The problem with committing to affordable housing at this specific site is that by the time the land is remediated and the necessary infrastructure is put in place – an enormous undertaking for an area that lacks even basic sewage and paved roads – housing units that are deemed affordable in 2015 might not be by the time the first residential building begins accepting rental applications.
The city will also no longer have a mall to subsidize any potential affordable housing commitment from Related/Sterling, but even without that component, there are far more imaginative uses of that space.
Several urban planning experts I spoke with said that another mall in a region flush with shopping centers would be superfluous. I also spoke with John Liu, the former city comptroller. Liu and I agreed that the city’s proximity to higher education facilities, including Queens College, Touro College, and the Long Island Business Institute, makes the site a natural fit for a higher education partnership like the Cornell/Technion campus on Roosevelt Island.
“Housing should be a priority, but that’s a big area, over 50 acres, and it wouldn’t seem optimal to use all of the acreage just for housing, affordable and otherwise, because residents need jobs also,” said Liu, who also represented Flushing and Willets Point as a city councilman. “We still have to, as a city, ramp up our education, particularly along the lines of (science, technology, engineering and mathematics).”
The city could build on what downtown Flushing and Corona already have: a thriving network of businesses, and a dire need for jobs for its low-income population. Hundreds of small and large businesses dot these surrounding neighborhoods and serve the local Latino, Chinese and Korean communities. Having an educational incubator in the immediate vicinity could serve as a pipeline to sustaining the commerce in these areas.
“It would actually be a stroke of genius, because the reality is that Flushing has already become a center for higher education,” Liu said.
A development in this vein would also allay the concerns of environmentalists and engineers who have long been argued that any development at Willets Point be self-contained, rather than a tourist or commercial destination that would flood public transportation (namely the No. 7 train, which is at full capacity) and clog the arterial highways.
“The idea would be to build a development in which people can live and work in the same community,” said Brian Ketcham, an engineer who commissioned a traffic impact study on behalf of Willets Point United, a coalition of businesses that fought the Bloomberg plan. “Create what I call ‘urban activity centers,’ places like downtown Flushing where people can live and work within walk distance.”

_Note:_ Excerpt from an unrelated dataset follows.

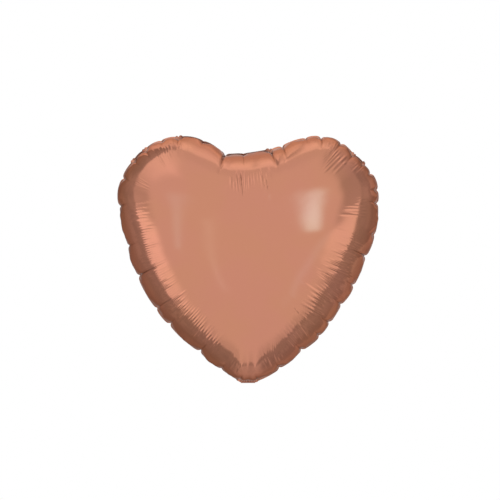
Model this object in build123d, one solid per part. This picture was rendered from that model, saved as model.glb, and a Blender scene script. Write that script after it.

An academic campus could be cultivated far easier than a tech or manufacturing sector at Willets Point, which would struggle to attract companies to a location that is far flung from the business districts of Manhattan, downtown Brooklyn, and Long Island City.
Liu said that Queens College, located in the heart of Flushing, has “plenty of room” for added capacity on the educational and training front. An academic investment in a STEM or business-oriented campus would also go a long way towards expanding the existing talent pool in the city. As recently as last May, the mayor himself has spoken about investing in programs to keep local talent in the city and away from tech havens like Palo Alto or Silicon Valley.
Of course, there are certain immutable facts that may throw a wrench in any future plans at Willets Point, most of which have to do with the exorbitant price tag.
The city has already spent $400 million on the parcel of land and making improvements to the contaminated site, and that cost would soar if Related and Sterling balk at the administration’s affordable housing demands and ask to be bought out of the agreement – though there are no indications they intend to walk away from Willets Point at this time.
Any change to the Willets Point development would undoubtedly require an enormous additional subsidy, and it stands to reason that the de Blasio administration, like that of his predecessor, would want to commit to a proposal that recoups that kind of public investment.
But in a city where open space is precious, and that also doubles as one of the most expensive real estate markets in the world, we should not be in the business of giving away land, no matter how dirty it is. If Related/Sterling is getting land at below market value, Willets Point should be a harbinger of greater community development, rather than simply throwing up more high-rise residential buildings with dubious affordability goals.